> _Available data_:
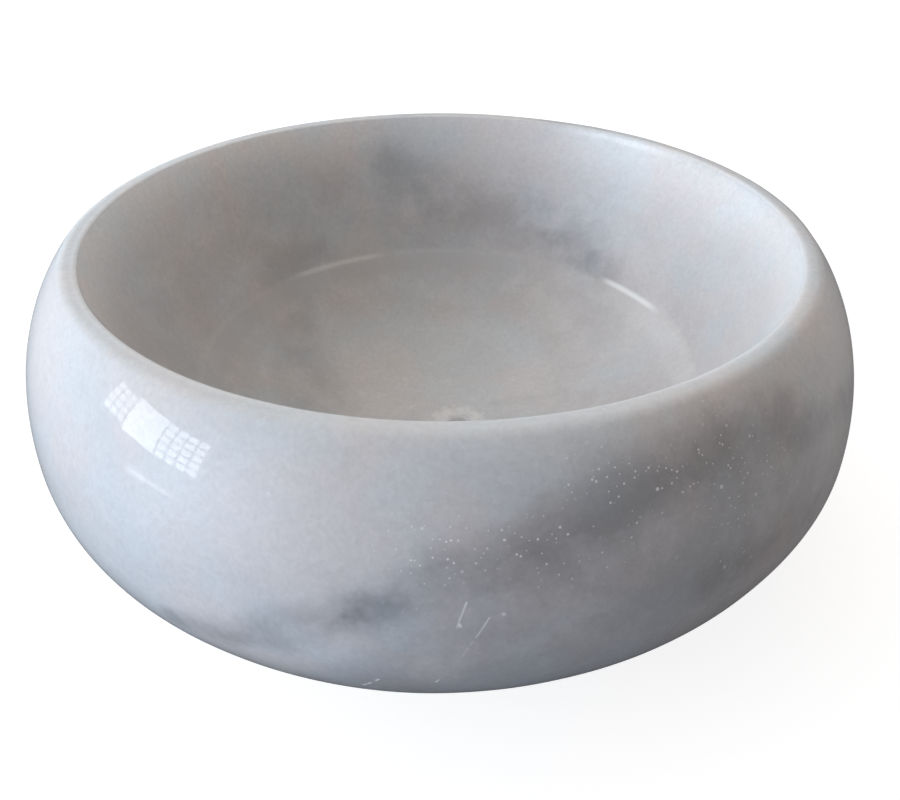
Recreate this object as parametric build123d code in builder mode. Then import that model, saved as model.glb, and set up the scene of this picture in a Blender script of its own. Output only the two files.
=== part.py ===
from build123d import *
import os
from math import cos, radians, sin

# A marble shaving bowl: one turned block of stone with an incurved rim, a funnel-shaped wall inside,
# a dished floor with a ring mark at its middle, and four small silicone bumpers under its flat base.
# +Z is up. The origin is the centre of the footprint, on the surface that the bumpers stand on.

# Bumpers, in millimetres
pad_radius = 5.0
pad_height = 1.2
pad_edge_radius = 0.4
pad_circle_radius = 34.0
pad_count = 4

# Outside of the stone. Heights named here are above the stone's flat base.
girth_radius = 65.0
girth_height = 25.8
stone_height = 50.2
base_radius = 44.0
base_slope = 21.0          # of the outer surface where it leaves the flat base, in degrees
base_handle = 9.4          # how far the outer curve follows that slope
girth_handle_down = 10.9   # how far it stays upright below the girth
girth_handle_up = 13.6     # how far it stays upright above the girth
lip_radius = 56.3          # where the outer curve reaches the crest of the rim
lip_slope = 44.0           # of the outer surface as it reaches the crest, in degrees
lip_handle = 4.4
lip_edge_radius = 1.9
base_edge_radius = 1.5

# Cavity. Its floor is ground slightly off the outside's centre, towards +X.
mouth_radius = 54.2        # of the wall at the level of the crest, before the edge is rounded
floor_shift = 1.0
crease_radius = 41.5       # the circle where the steep wall meets the dished floor
crease_height = 26.2
crease_fillet = 4.0
wall_bow = 0.85            # under 1 the wall bows outwards between the crease and the mouth
wall_sections = 5
floor_height = 11.7        # of the middle of the floor
floor_handle = 25.0        # how far the floor stays nearly level around its middle
crease_slope = 30.0        # of the floor where it reaches the crease, in degrees
crease_handle = 11.0

# Ring mark in the floor, a little off its middle, and the blind dimple inside it
ring_shift = 3.0           # of the mark's centre, towards +X
ring_radius = 4.7
ring_depth = 0.3
dimple_radius = 1.75
dimple_depth = 1.4
dimple_edge_radius = 0.4

level_tolerance = 0.05     # for picking out the edges that lie on one level

base_level = pad_height
crest_level = base_level + stone_height


def outward(radius, level, slope, length):
    """The end of a curve handle that leaves (radius, level) outwards, rising at a slope."""
    return radius + length * cos(radians(slope)), level + length * sin(radians(slope))


def wall_radius(share):
    """The cavity wall's radius at a share of the way up from the crease to the mouth."""
    return crease_radius + (mouth_radius - crease_radius) * share**wall_bow


def on_level(builder, level):
    """The builder's edges whose centre lies on a level."""
    return builder.edges().filter_by(lambda edge: abs(edge.center().Z - level) < level_tolerance)


os.makedirs("parts", exist_ok=True)

# Bowl: the outside is revolved, then the wall, the floor and the ring mark are taken out of it.
girth_level = base_level + girth_height
floor_axis = Axis((floor_shift, 0, 0), (0, 0, 1))
floor_plane = Plane(origin=(floor_shift, 0, 0), x_dir=(1, 0, 0), z_dir=(0, -1, 0))
crease_level = base_level + crease_height
floor_level = base_level + floor_height
ring_level = floor_level - ring_depth

with BuildPart() as bowl:
    with BuildSketch(Plane.XZ):
        with BuildLine():
            Line((0, base_level), (base_radius, base_level))
            Bezier(
                (base_radius, base_level),
                outward(base_radius, base_level, base_slope, base_handle),
                (girth_radius, girth_level - girth_handle_down),
                (girth_radius, girth_level),
            )
            Bezier(
                (girth_radius, girth_level),
                (girth_radius, girth_level + girth_handle_up),
                outward(lip_radius, crest_level, -lip_slope, lip_handle),
                (lip_radius, crest_level),
            )
            Line((lip_radius, crest_level), (0, crest_level))
            Line((0, crest_level), (0, base_level))
        make_face()
    revolve(axis=Axis.Z)
    fillet(bowl.edges().group_by(Axis.Z)[0], radius=base_edge_radius)

    # The wall runs from a circle at the shifted crease to a centred circle at the mouth.
    for section in range(wall_sections):
        share = section / (wall_sections - 1)
        with BuildSketch(Plane.XY.offset(crease_level + share * (crest_level - crease_level))):
            with Locations((floor_shift * (1 - share), 0)):
                Circle(wall_radius(share))
    loft(mode=Mode.SUBTRACT)
    fillet(bowl.edges().group_by(Axis.Z)[-1], radius=lip_edge_radius)

    with BuildSketch(floor_plane):
        with BuildLine():
            Line((0, crease_level), (0, floor_level))
            Bezier(
                (0, floor_level),
                (floor_handle, floor_level),
                outward(crease_radius, crease_level, crease_slope, -crease_handle),
                (crease_radius, crease_level),
            )
            Line((crease_radius, crease_level), (0, crease_level))
        make_face()
    revolve(axis=floor_axis, mode=Mode.SUBTRACT)
    fillet(on_level(bowl, crease_level), radius=crease_fillet)

    with BuildSketch(Plane.XY.offset(ring_level)):
        with Locations((ring_shift, 0)):
            Circle(ring_radius)
    extrude(amount=floor_level, mode=Mode.SUBTRACT)
    with BuildSketch(Plane.XY.offset(ring_level - dimple_depth)):
        with Locations((ring_shift, 0)):
            Circle(dimple_radius)
    extrude(amount=floor_level, mode=Mode.SUBTRACT)
    fillet(on_level(bowl, ring_level - dimple_depth), radius=dimple_edge_radius)

bowl.part.label = "bowl"
export_step(bowl.part, "parts/bowl.step")

# Bumpers: flat discs stuck under the base, each with a rounded edge where it meets the washstand.
for number, spot in enumerate(PolarLocations(pad_circle_radius, pad_count, start_angle=45), start=1):
    with BuildPart() as pad:
        with BuildSketch(Plane(spot)):
            Circle(pad_radius)
        extrude(amount=pad_height)
        fillet(pad.edges().group_by(Axis.Z)[0], radius=pad_edge_radius)
    pad.part.label = f"foot_pad_{number}"
    export_step(pad.part, f"parts/foot_pad_{number}.step")
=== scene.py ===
import random
from math import cos, hypot, pi, radians, sin, tan

import bpy
from mathutils import Matrix, Vector, noise


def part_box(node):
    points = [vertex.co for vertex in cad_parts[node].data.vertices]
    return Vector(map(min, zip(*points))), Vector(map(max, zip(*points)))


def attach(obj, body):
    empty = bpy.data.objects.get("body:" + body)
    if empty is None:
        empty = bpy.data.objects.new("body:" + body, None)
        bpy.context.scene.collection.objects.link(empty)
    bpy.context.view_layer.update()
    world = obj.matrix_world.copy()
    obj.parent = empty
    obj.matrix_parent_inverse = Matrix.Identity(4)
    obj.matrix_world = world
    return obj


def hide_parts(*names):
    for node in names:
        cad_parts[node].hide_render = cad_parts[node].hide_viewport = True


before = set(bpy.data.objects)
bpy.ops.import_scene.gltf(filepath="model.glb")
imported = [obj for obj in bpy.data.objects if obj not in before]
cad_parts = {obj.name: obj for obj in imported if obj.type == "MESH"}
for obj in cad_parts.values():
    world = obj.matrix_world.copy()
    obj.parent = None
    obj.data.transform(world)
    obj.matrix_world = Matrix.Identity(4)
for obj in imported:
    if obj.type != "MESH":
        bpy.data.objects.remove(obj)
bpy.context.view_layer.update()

# A marble shaving bowl on four silicone bumpers. Lengths are in millimetres of the design, and MM turns
# them into metres. Levels are heights above the stone's flat base, which is at BASE_LEVEL.

stone_low, stone_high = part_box("bowl")

STONE_HEIGHT = 50.2
MM = (stone_high.z - stone_low.z) / STONE_HEIGHT
BASE_LEVEL = stone_low.z

# Outside of the stone
BASE_RADIUS = 44.0
GIRTH_RADIUS = 65.0
GIRTH_LEVEL = 25.8
LIP_RADIUS = 56.3
LIP_EDGE_RADIUS = 1.9
MOUTH_EDGE_RADIUS = 1.3
BASE_EDGE_RADIUS = 1.0
LEAN = 0.55           # how far the side below the girth leans towards -X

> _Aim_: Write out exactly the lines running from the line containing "# Bumpers: flat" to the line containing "# them into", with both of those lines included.

> _Complete output_:
# Bumpers: flat discs stuck under the base, each with a rounded edge where it meets the washstand.
for number, spot in enumerate(PolarLocations(pad_circle_radius, pad_count, start_angle=45), start=1):
    with BuildPart() as pad:
        with BuildSketch(Plane(spot)):
            Circle(pad_radius)
        extrude(amount=pad_height)
        fillet(pad.edges().group_by(Axis.Z)[0], radius=pad_edge_radius)
    pad.part.label = f"foot_pad_{number}"
    export_step(pad.part, f"parts/foot_pad_{number}.step")
=== scene.py ===
import random
from math import cos, hypot, pi, radians, sin, tan

import bpy
from mathutils import Matrix, Vector, noise


def part_box(node):
    points = [vertex.co for vertex in cad_parts[node].data.vertices]
    return Vector(map(min, zip(*points))), Vector(map(max, zip(*points)))


def attach(obj, body):
    empty = bpy.data.objects.get("body:" + body)
    if empty is None:
        empty = bpy.data.objects.new("body:" + body, None)
        bpy.context.scene.collection.objects.link(empty)
    bpy.context.view_layer.update()
    world = obj.matrix_world.copy()
    obj.parent = empty
    obj.matrix_parent_inverse = Matrix.Identity(4)
    obj.matrix_world = world
    return obj


def hide_parts(*names):
    for node in names:
        cad_parts[node].hide_render = cad_parts[node].hide_viewport = True


before = set(bpy.data.objects)
bpy.ops.import_scene.gltf(filepath="model.glb")
imported = [obj for obj in bpy.data.objects if obj not in before]
cad_parts = {obj.name: obj for obj in imported if obj.type == "MESH"}
for obj in cad_parts.values():
    world = obj.matrix_world.copy()
    obj.parent = None
    obj.data.transform(world)
    obj.matrix_world = Matrix.Identity(4)
for obj in imported:
    if obj.type != "MESH":
        bpy.data.objects.remove(obj)
bpy.context.view_layer.update()

# A marble shaving bowl on four silicone bumpers. Lengths are in millimetres of the design, and MM turns
# them into metres. Levels are heights above the stone's flat base, which is at BASE_LEVEL.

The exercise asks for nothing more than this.